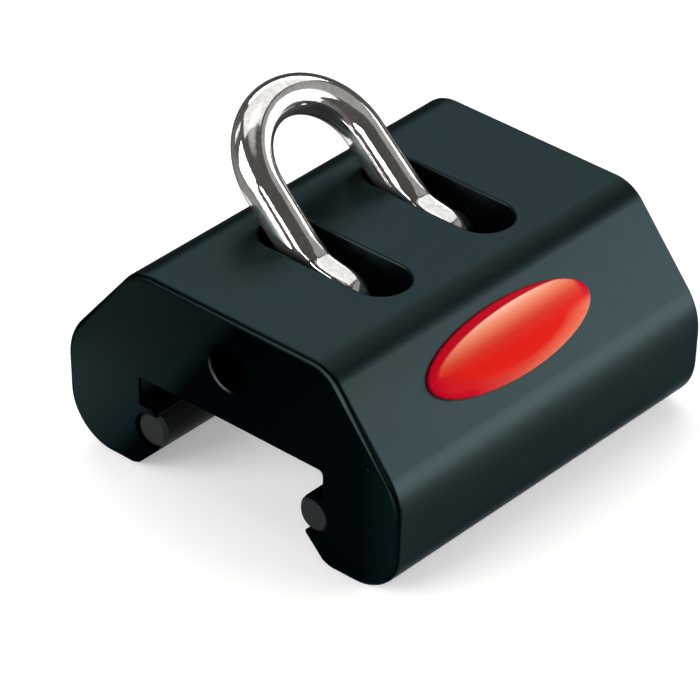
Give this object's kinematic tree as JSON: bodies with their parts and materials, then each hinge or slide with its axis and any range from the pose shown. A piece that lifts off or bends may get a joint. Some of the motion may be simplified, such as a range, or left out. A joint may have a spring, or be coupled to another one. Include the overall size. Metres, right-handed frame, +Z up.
{
  "type": "slide rod car",
  "caption": "Black anodised sail-track car on two low-friction slide rods, with a hinged stainless bow for a rope or shackle.",
  "frame": {"origin": "on the ground plane under the middle of the body, where its two feet stand", "axes": "+Y along the track, +X across it towards the side with the badge, +Z up through the top face"},
  "size_m": [0.044, 0.046, 0.0337],
  "materials": {
    "anodised_aluminium": "satin black hard anodised",
    "polished_stainless": "mirror polished",
    "pin_stainless": "turned",
    "slide_rod_acetal": "smooth moulded, slightly waxy",
    "badge_red": "printed foil",
    "badge_resin": "clear domed resin"
  },
  "bodies": {
    "car": {"car_body": "anodised_aluminium", "pivot_pin": "pin_stainless", "slide_rod_left": "slide_rod_acetal", "slide_rod_right": "slide_rod_acetal", "badge_foil": "badge_red", "badge_dome": "badge_resin"},
    "bow": {"bow": "polished_stainless"}
  },
  "joints": [
    {"name": "bow_swing", "type": "hinge", "parent": "car", "child": "bow", "pos_m": [0, 0, 0.0174], "axis": [0, 1, 0], "range_deg": [0, 92.6]}
  ]
}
※
Task brief:
Please repeat the listing above in full and exactly.

Exercise response:
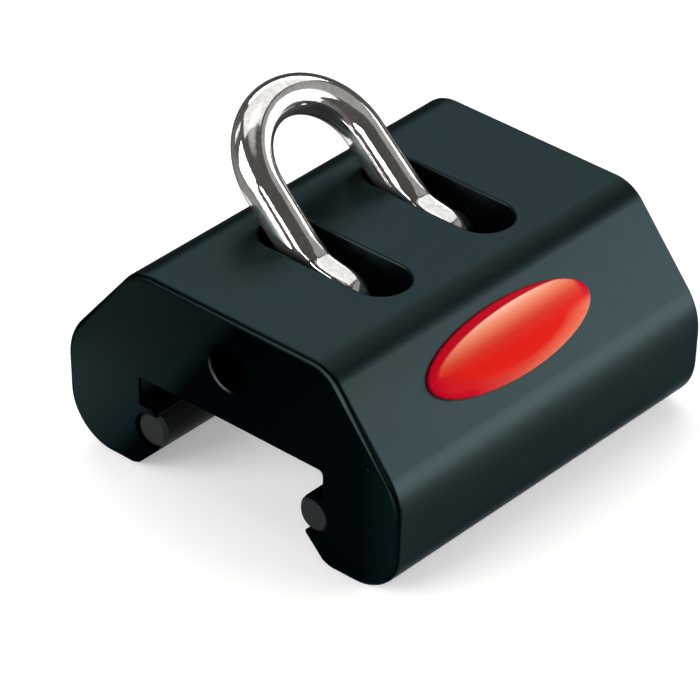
Give this object's kinematic tree as JSON: bodies with their parts and materials, then each hinge or slide with its axis and any range from the pose shown. A piece that lifts off or bends may get a joint. Some of the motion may be simplified, such as a range, or left out. A joint may have a spring, or be coupled to another one. Include the overall size. Metres, right-handed frame, +Z up.
{
  "type": "slide rod car",
  "caption": "Black anodised sail-track car on two low-friction slide rods, with a hinged stainless bow for a rope or shackle.",
  "frame": {"origin": "on the ground plane under the middle of the body, where its two feet stand", "axes": "+Y along the track, +X across it towards the side with the badge, +Z up through the top face"},
  "size_m": [0.044, 0.046, 0.0337],
  "materials": {
    "anodised_aluminium": "satin black hard anodised",
    "polished_stainless": "mirror polished",
    "pin_stainless": "turned",
    "slide_rod_acetal": "smooth moulded, slightly waxy",
    "badge_red": "printed foil",
    "badge_resin": "clear domed resin"
  },
  "bodies": {
    "car": {"car_body": "anodised_aluminium", "pivot_pin": "pin_stainless", "slide_rod_left": "slide_rod_acetal", "slide_rod_right": "slide_rod_acetal", "badge_foil": "badge_red", "badge_dome": "badge_resin"},
    "bow": {"bow": "polished_stainless"}
  },
  "joints": [
    {"name": "bow_swing", "type": "hinge", "parent": "car", "child": "bow", "pos_m": [0, 0, 0.0174], "axis": [0, 1, 0], "range_deg": [0, 92.6]}
  ]
}